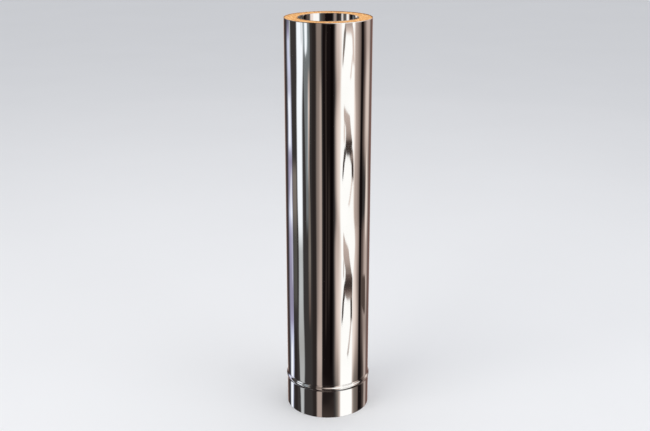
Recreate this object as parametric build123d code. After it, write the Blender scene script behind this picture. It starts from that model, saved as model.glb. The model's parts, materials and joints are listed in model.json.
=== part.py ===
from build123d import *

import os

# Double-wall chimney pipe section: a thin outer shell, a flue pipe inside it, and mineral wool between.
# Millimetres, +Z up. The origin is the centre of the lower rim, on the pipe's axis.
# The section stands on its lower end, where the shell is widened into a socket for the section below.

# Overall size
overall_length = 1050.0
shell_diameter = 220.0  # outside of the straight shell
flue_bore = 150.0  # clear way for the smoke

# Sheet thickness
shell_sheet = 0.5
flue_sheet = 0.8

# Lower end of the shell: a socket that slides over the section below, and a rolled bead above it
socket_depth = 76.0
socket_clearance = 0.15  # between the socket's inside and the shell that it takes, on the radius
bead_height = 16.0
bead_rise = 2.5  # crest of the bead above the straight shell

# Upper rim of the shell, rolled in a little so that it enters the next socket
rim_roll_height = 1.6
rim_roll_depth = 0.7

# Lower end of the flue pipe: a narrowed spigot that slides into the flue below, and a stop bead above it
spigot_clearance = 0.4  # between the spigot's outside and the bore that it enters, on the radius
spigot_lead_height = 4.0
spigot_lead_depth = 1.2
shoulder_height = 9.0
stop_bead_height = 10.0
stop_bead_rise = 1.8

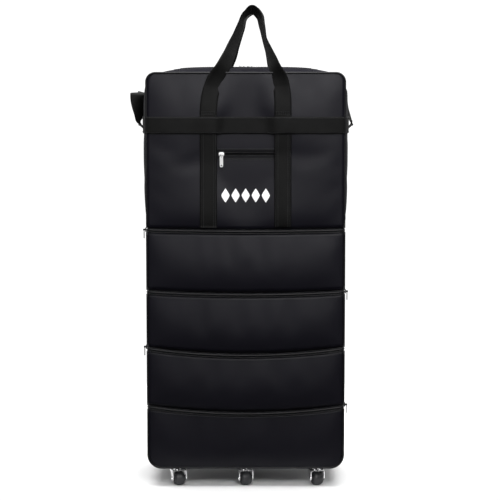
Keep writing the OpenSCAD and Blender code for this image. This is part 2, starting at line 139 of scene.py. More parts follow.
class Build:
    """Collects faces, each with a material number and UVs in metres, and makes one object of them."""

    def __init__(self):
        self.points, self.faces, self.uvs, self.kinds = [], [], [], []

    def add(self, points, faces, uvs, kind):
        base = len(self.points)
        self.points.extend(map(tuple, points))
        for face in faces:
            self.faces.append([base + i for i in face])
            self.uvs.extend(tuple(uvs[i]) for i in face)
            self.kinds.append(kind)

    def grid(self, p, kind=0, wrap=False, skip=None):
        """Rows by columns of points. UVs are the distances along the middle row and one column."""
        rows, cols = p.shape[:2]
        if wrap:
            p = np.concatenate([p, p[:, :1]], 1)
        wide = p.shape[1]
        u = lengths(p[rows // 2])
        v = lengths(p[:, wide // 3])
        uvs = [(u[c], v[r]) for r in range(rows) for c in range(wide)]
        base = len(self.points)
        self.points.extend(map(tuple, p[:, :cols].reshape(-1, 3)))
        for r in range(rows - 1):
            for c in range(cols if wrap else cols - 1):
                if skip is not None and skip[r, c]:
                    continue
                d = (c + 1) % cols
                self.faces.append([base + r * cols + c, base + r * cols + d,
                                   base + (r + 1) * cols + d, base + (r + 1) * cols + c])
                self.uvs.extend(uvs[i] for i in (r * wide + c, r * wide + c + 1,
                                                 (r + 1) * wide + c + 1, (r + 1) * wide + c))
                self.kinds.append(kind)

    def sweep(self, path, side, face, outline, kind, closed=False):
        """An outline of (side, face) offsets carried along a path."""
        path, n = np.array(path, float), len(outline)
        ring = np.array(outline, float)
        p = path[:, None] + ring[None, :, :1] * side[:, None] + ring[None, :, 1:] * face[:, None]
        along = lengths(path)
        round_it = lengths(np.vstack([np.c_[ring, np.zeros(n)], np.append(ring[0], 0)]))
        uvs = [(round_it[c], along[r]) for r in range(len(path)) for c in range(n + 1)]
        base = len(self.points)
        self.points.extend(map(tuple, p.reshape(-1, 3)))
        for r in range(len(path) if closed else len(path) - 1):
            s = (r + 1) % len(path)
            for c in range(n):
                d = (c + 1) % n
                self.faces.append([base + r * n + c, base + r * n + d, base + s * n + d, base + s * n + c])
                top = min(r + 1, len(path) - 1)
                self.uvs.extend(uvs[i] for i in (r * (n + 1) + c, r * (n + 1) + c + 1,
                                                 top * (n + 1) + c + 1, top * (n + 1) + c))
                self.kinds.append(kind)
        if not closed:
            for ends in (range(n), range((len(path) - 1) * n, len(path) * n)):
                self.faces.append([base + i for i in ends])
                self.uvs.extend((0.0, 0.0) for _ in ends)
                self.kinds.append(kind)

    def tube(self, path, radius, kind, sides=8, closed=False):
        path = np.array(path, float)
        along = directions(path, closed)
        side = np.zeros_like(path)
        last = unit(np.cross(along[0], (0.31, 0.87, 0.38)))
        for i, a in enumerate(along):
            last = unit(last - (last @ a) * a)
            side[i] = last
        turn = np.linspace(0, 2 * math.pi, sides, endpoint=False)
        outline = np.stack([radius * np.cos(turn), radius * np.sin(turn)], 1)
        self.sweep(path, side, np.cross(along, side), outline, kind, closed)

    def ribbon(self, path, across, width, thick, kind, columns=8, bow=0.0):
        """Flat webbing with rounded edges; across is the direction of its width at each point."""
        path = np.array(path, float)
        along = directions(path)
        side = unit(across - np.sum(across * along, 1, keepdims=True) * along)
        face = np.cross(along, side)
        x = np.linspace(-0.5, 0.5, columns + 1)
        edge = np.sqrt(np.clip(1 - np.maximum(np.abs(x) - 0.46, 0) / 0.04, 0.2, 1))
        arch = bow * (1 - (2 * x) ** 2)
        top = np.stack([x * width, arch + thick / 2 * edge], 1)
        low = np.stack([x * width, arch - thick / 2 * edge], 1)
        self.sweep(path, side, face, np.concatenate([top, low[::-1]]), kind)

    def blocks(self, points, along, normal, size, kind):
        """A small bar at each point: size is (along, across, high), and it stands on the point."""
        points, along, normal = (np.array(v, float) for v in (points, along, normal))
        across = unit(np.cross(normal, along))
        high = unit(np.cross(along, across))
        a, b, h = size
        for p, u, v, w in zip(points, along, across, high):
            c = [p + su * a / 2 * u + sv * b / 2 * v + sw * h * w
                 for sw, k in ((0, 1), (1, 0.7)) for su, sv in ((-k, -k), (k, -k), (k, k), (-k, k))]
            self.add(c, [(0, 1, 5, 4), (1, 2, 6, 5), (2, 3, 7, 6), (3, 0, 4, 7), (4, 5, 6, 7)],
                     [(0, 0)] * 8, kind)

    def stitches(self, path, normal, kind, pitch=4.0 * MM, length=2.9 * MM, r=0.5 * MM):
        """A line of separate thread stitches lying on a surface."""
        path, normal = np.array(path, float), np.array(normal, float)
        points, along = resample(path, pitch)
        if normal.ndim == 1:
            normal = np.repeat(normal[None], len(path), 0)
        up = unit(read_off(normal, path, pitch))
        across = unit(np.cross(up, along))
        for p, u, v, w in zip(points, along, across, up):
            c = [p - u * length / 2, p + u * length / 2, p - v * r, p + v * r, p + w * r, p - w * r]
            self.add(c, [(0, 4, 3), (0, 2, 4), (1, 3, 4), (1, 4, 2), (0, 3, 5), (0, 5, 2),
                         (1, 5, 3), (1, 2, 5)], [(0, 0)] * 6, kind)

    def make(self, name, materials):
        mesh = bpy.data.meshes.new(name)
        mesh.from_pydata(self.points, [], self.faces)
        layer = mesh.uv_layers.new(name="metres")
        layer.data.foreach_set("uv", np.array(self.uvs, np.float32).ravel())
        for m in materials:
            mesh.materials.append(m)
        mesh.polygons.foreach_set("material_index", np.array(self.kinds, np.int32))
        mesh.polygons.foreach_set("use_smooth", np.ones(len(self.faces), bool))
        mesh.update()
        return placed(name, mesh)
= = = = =
* _WHAT YOU WILL DO_:
Restate the first line and every line after it, word for word, stopping once the line with "stop_bead_rise = 1.8" is done.

* _ANSWER BELOW_:
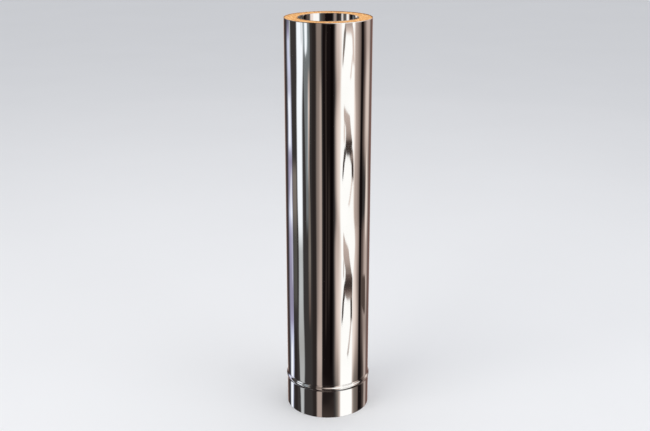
Recreate this object as parametric build123d code. After it, write the Blender scene script behind this picture. It starts from that model, saved as model.glb. The model's parts, materials and joints are listed in model.json.
=== part.py ===
from build123d import *

import os

# Double-wall chimney pipe section: a thin outer shell, a flue pipe inside it, and mineral wool between.
# Millimetres, +Z up. The origin is the centre of the lower rim, on the pipe's axis.
# The section stands on its lower end, where the shell is widened into a socket for the section below.

# Overall size
overall_length = 1050.0
shell_diameter = 220.0  # outside of the straight shell
flue_bore = 150.0  # clear way for the smoke

# Sheet thickness
shell_sheet = 0.5
flue_sheet = 0.8

# Lower end of the shell: a socket that slides over the section below, and a rolled bead above it
socket_depth = 76.0
socket_clearance = 0.15  # between the socket's inside and the shell that it takes, on the radius
bead_height = 16.0
bead_rise = 2.5  # crest of the bead above the straight shell

# Upper rim of the shell, rolled in a little so that it enters the next socket
rim_roll_height = 1.6
rim_roll_depth = 0.7

# Lower end of the flue pipe: a narrowed spigot that slides into the flue below, and a stop bead above it
spigot_clearance = 0.4  # between the spigot's outside and the bore that it enters, on the radius
spigot_lead_height = 4.0
spigot_lead_depth = 1.2
shoulder_height = 9.0
stop_bead_height = 10.0
stop_bead_rise = 1.8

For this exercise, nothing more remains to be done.